地理学との関連では,元来の海洋学がOceanographyとMarine scienceの2方向で用いられたいきさつもあって,前者に“地理”のセンスが含まれていると考えられたせいか,日本語での「海洋地理学」(Marine geography)の位置付けがまだ十分になされていないことが感じられる。

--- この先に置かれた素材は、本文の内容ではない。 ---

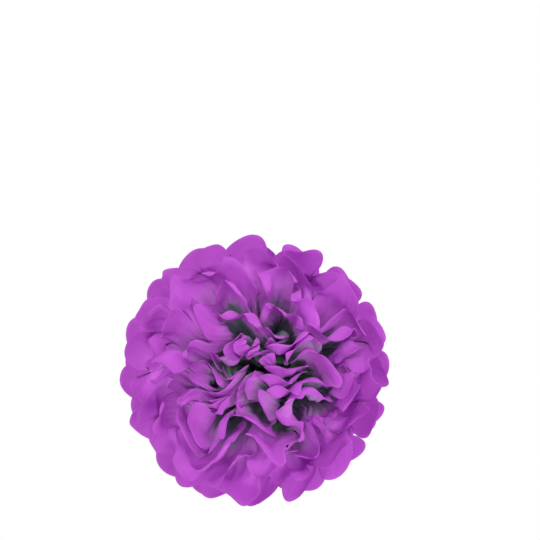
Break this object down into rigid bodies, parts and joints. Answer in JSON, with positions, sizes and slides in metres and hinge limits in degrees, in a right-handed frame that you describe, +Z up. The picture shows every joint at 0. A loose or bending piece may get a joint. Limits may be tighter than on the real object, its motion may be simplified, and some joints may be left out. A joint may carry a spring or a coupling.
{
  "type": "tissue paper pom pom",
  "caption": "Round fluffy pom pom of pleated purple tissue paper sheets, tied at the middle with wire and hung on a white string.",
  "frame": {"origin": "where the string's end loop bears on its hook, at the top of the loop's hole", "axes": "+Z up along the taut string, -Y towards the front pole of the ball, X along the sheets' length"},
  "size_m": [0.4091, 0.4317, 0.8076],
  "materials": {
    "purple_tissue": "matte thin tissue",
    "wire": "plain drawn wire",
    "white_string": "matte twisted string"
  },
  "bodies": {
    "root": {"tissue_sheet_01": "purple_tissue", "tissue_sheet_02": "purple_tissue", "tissue_sheet_03": "purple_tissue", "tissue_sheet_04": "purple_tissue", "tissue_sheet_05": "purple_tissue", "tissue_sheet_06": "purple_tissue", "tissue_sheet_07": "purple_tissue", "tissue_sheet_08": "purple_tissue", "tissue_sheet_09": "purple_tissue", "tissue_sheet_10": "purple_tissue", "tissue_sheet_11": "purple_tissue", "tissue_sheet_12": "purple_tissue", "tie_wire": "wire", "hanging_string": "white_string", "string_loop": "white_string"}
  },
  "joints": []
}
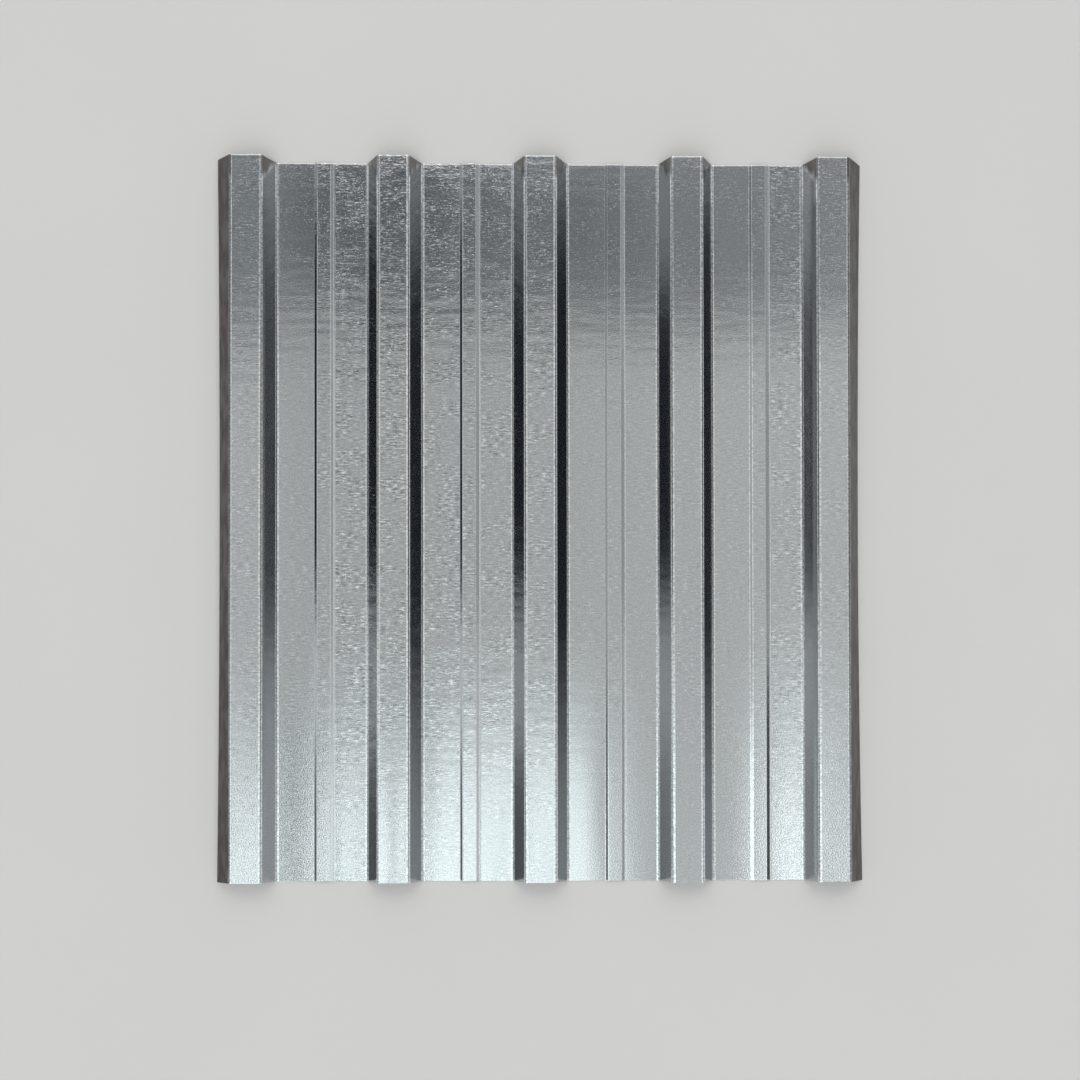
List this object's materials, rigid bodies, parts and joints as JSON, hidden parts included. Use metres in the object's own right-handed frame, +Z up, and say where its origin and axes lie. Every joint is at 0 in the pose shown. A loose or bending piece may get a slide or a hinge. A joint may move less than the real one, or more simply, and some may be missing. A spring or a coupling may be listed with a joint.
{
  "type": "corrugated metal sheet",
  "caption": "Short length of trapezoidal ribbed roofing and wall sheet, roll-formed from bare zinc-coated steel strip, with shallow stiffeners along its flat pans.",
  "frame": {"origin": "on the floor under the middle of the sheet's overall width and length", "axes": "+X across the ribs from the short lap leg to the full lap leg, +Y along the ribs, +Z up through the ribs' crowns"},
  "size_m": [0.7964, 0.89, 0.0256],
  "materials": {
    "zinc_coated_steel": "bare hot-dip zinc coating, bright, with fine crystal grain and faint ripples from rolling"
  },
  "bodies": {
    "root": {"corrugated_sheet": "zinc_coated_steel"}
  },
  "joints": []
}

ちなみに,海の科学と言う場合,これは分野名でないことは明らかであるが,人文的なニュアンスも含まれて海学(Marinology)というべき分野名があって差し支えないという実感も得られた。いうならば,上述諸グローブを元とした大型複雑系としての海の研究に相応した新しいネーミングとすべきものかもしれない。

 

5-2 総合的科学研究の方向

上述のMarinologyのように,新しく展開している海の研究の広がりは日毎に大きくなって行っているのであろうから,地球科学→地球学となり,生物学→生物科学と発展してゆくセンスが,さらに海洋学→海洋科目→海学的に拡張されうることが予測される。

関連分野のまとまりである隣接分野グローブとのつながりの広さ自体が,海洋科学の内部分野の多様性と,それらの外への関連の深さを提示するものであり,広域〜超領域の性格の表現であり,おしなべて言えば,海洋科学は総合的科学研究の方向で分野拡大を遂げてきた,と理解できる素材が提供されていると見てよかろう。